It wasn’t until 2013 when the first study was published correlating sustainability with stronger financial performance. From there, ESG (environmental, social and governance) efforts started to pick up a bit. Then around 2018, a light switch flipped – with global sustainable investments reaching nearly $31 trillion.
For Wendy’s, those macro developments meant it was time to formalize a strategy. The work was spearheaded by Liliana Esposito, Wendy’s chief corporate affairs and sustainability officer. She initially joined the company in 2014 as chief communications officer but wanted to expand that responsibility to keep pace with corporate responsibility trends picking up in the industry and elsewhere. The company set the ball in motion in 2019 by tapping a third-party firm to create its first materiality assessment.
“There were nearly 1,000 stakeholders involved, from the board to investors to our franchisees, assessing topics where we could have the biggest impact based on our business model,” Esposito said during a recent interview. “We knew we wanted to focus on where we could have the biggest impact.”
That focus, she adds, is critical for a company the size of Wendy’s and necessary to ensure progress is being made.
“As a big brand, we get pulled into any manner of issues that are very important, but may not be material to our brand,” Esposito said. “For us, step one was formalizing the issues we could tackle.”
From its assessment, the company derived three priority areas – food, people, and footprint – and worked to put foundations in place, like setting goals, creating processes, and procuring the right technology. The company’s first corporate responsibility report, part of the Good Done Right platform, was published in 2020, reporting progress from 2019.
On food, the company strives to responsibly source its top 10 categories by 2030. “What are the 10 products we buy most, for example, beef? That is what is going to have the most potential impact,” Esposito said.
For people, Wendy’s is aiming to “substantially increase the representation of previously underrepresented populations across both the company and franchise system,” she said. That means increasing the number of women and people of color in management roles, in the franchise community and on the board of directors.
And, for footprint, Wendy’s is targeting 100% sustainable customer-facing packaging by 2026, whether recyclable, compostable or reusable. Additionally, Wendy’s set science-based greenhouse gas emissions reduction targets, aiming to reduce emissions by 47% across its global system by 2030.
Updates on the company’s progress are expected in the latter part of April, but Esposito is confident in the work that has been done thus far given that Wendy’s is fairly new to this work. Of course, there have been challenges in getting this machine to start churning. Esposito likens one of those challenges to the story about the tortoise and the hare.

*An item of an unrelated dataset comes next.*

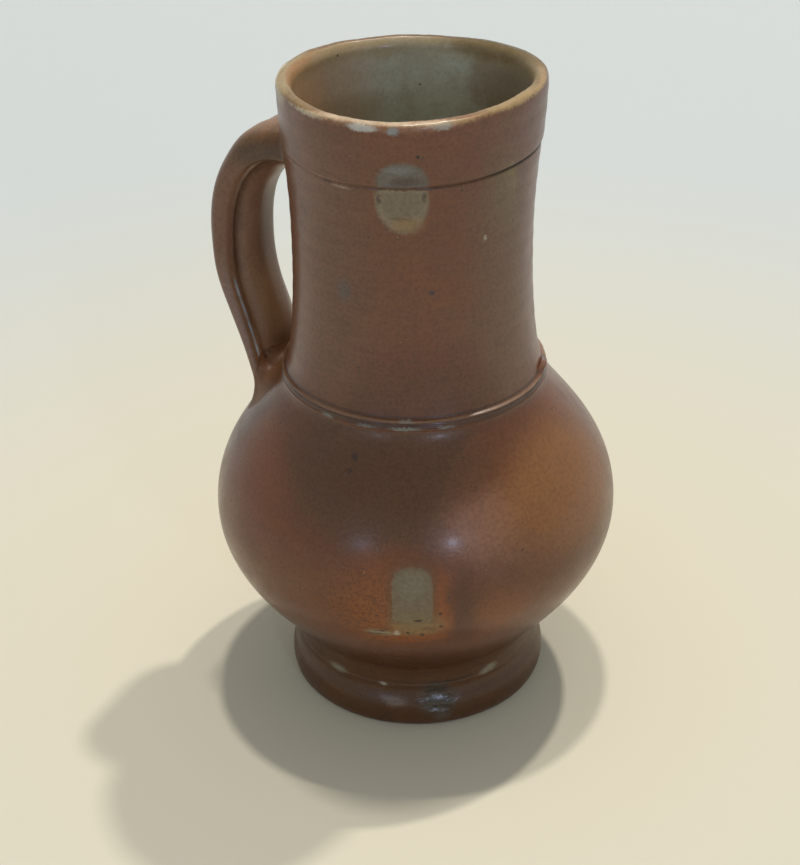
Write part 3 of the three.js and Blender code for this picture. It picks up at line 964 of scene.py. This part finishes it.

“Seeding the foundation and having both patience and urgency can be hard, and recognizing that every stakeholder isn’t coming from the same place. It means saying no to some things, which doesn’t mean they’re not important, it just means they’re not going to have our most material impact,” Esposito said. “When dealing with some external groups putting expectations on you, you feel like the tortoise, that you’re not moving fast enough or ambitious enough. When you’re inside the company, you feel like the hare. Balancing that – we do have to move more quickly than we may be comfortable with but also take time to put process in place – is part of the foundational work.”
An example of the process work is the collection of data from Wendy’s biggest suppliers to ensure progress on its “responsibly sourced” goals.
“We need a tech platform for that. We need to know how to define those goals and what we’re asking our suppliers to do,” Esposito said.
Sure, there have been some growing pains along Wendy’s fledgling ESG path, but Esposito notes it’s all part of the process to achieve these increasingly critical goals. So important has this work become to Wendy’s, in fact, the company recently began tying executive compensation to ESG performance – one of several restaurant companies that have made such a move. The company believes this added incentive will drive more progress toward its goals.
“We know this work is the right thing to do and that’s why we expanded our compensation incentives beyond the vice president-and-above level and to every corporate bonus-eligible employee, which is basically all of our corporate and field support employees,” Esposito said.
For Wendy’s, this means that 10% of an employee’s existing bonus is now dependent on ESG outcomes.
“That tends to get a lot more people interested in ESG, and we believe it’s really important to bring the entire system along for this,” Esposito said. “There’s always more that can be done. A lot of these goals are longer term because they’re not easy challenges to tackle. But I think we’re moving at a pace that is appropriate and impactful.”